ORECK: While I was in Finland, I came to understand so much more about the struggles that [the herders] face as contemporary independent farmers. I knew that I wanted that to be part of the project, but I just didn't know how. So Rachael and I started talking about it.

TEEL: Initially we were thinking that we would create a website that was a game almost—a way to get people into the lives of these herders in an educational, engaging, and entertaining way. But we realized that that mood wasn't going to match the mood of the film.

So we took the seasonal structure [of the film] and wrote out the sort of activities that the herders participated in at different times of the year, and what the biggest challenges at those times were.

ORECK: I wrote the original narrative for The Aatsinki Season, but Rachael did the really complicated part, which was actually constructing these questions and answers about the issues that are so balanced and well thought out, and I'm really impressed by the work that she did. I would never have been able to make it without her.

TEEL: I think the two things that we want people to take away from it are that, first of all, the issues that affect them are really, really complicated. There's no easy answer to how climate change is affecting the herders, for example.

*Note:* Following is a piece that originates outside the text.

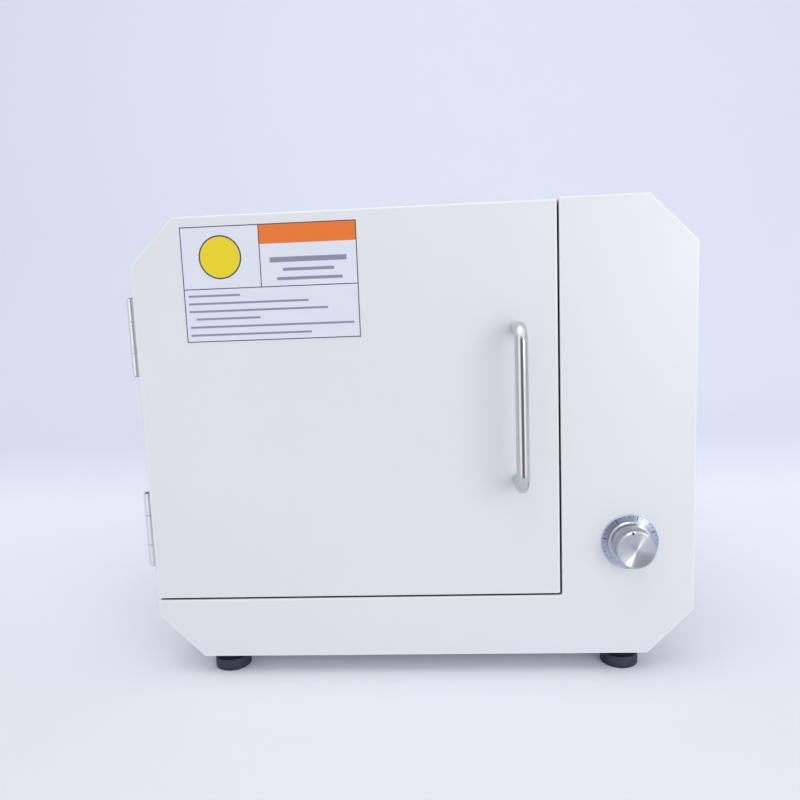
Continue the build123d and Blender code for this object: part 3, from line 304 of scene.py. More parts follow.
def makeSpunAluminium():
    # aluminium turned on a lathe: real rings are near 0.05 mm, drawn 0.12 mm apart so that they show, and they
    # spread light into wedges
    material, tree, surface, place = startMaterial("spunAluminium", {"Metallic": 1.0,
                                                                     "Anisotropic": spun["anisotropic"]})
    flat = fromCentre(tree, place, knobCentre)
    reach = addNode(tree, "ShaderNodeVectorMath", {"operation": "LENGTH"}, {0: flat})
    rings = addNode(tree, "ShaderNodeMath", {"operation": "DIVIDE", 1: spun["ringPitch"]},
                    {0: reach.outputs["Value"]})
    groove = addNode(tree, "ShaderNodeTexNoise", {"noise_dimensions": "1D", "Scale": 1.0, "Detail": 1.0},
                     {"W": rings.outputs["Value"]})
    tone = addNode(tree, "ShaderNodeMix", blendOf(spun["colour"]), {0: groove.outputs["Fac"]})
    angle = math.radians(spun["dotAngle"])
    dotPlace = (spun["dotReach"] * math.cos(angle), 0, spun["dotReach"] * math.sin(angle))
    toDot = addNode(tree, "ShaderNodeVectorMath", {"operation": "DISTANCE", 1: dotPlace}, {0: flat})
    dot = addNode(tree, "ShaderNodeMath", {"operation": "LESS_THAN", 1: spun["dotRadius"]},
                  {0: toDot.outputs["Value"]})
    inked = addNode(tree, "ShaderNodeMix", {"data_type": "RGBA", 7: linear(spun["inkColour"])},
                    {0: dot.outputs["Value"], 6: tone.outputs[2]})
    bare = addNode(tree, "ShaderNodeMath", {"operation": "SUBTRACT", 0: 1.0}, {1: dot.outputs["Value"]})
    spread = addNode(tree, "ShaderNodeMapRange", span("To", spun["rough"]), {"Value": groove.outputs["Fac"]})
    bump = addNode(tree, "ShaderNodeBump", {"Strength": 0.3, "Distance": spun["ringDepth"]},
                   {"Height": groove.outputs["Fac"]})
    connect(surface, {"Base Color": inked.outputs[2], "Metallic": bare.outputs["Value"],
                      "Roughness": spread.outputs["Result"], "Tangent": acrossRings(tree, flat),
                      "Normal": bump.outputs["Normal"]})
    return material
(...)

And second, that the situations facing the herders are also facing small farmers and other herders around the world.

How long is the final film, and where can people watch it?

ORECK: The final film is 85 minutes long. We're still playing in festivals, but we're really hoping for a small theatrical run at the beginning of next year.

But eventually there will be DVDs available online and, hopefully, streaming.

What other projects are you currently working on?

ORECK: We're just finishing up a feature film that we've been working on for a long time, called The Vanquishing of the Witch Baba Yaga, about forests and fairy tales in Eastern Europe.

TEEL: We also just finished a web series called Mysteries of Vernacular that we did for TED-Ed. There are 26 installments, one for each letter of the alphabet, and each episode looks at the etymology of a particular word.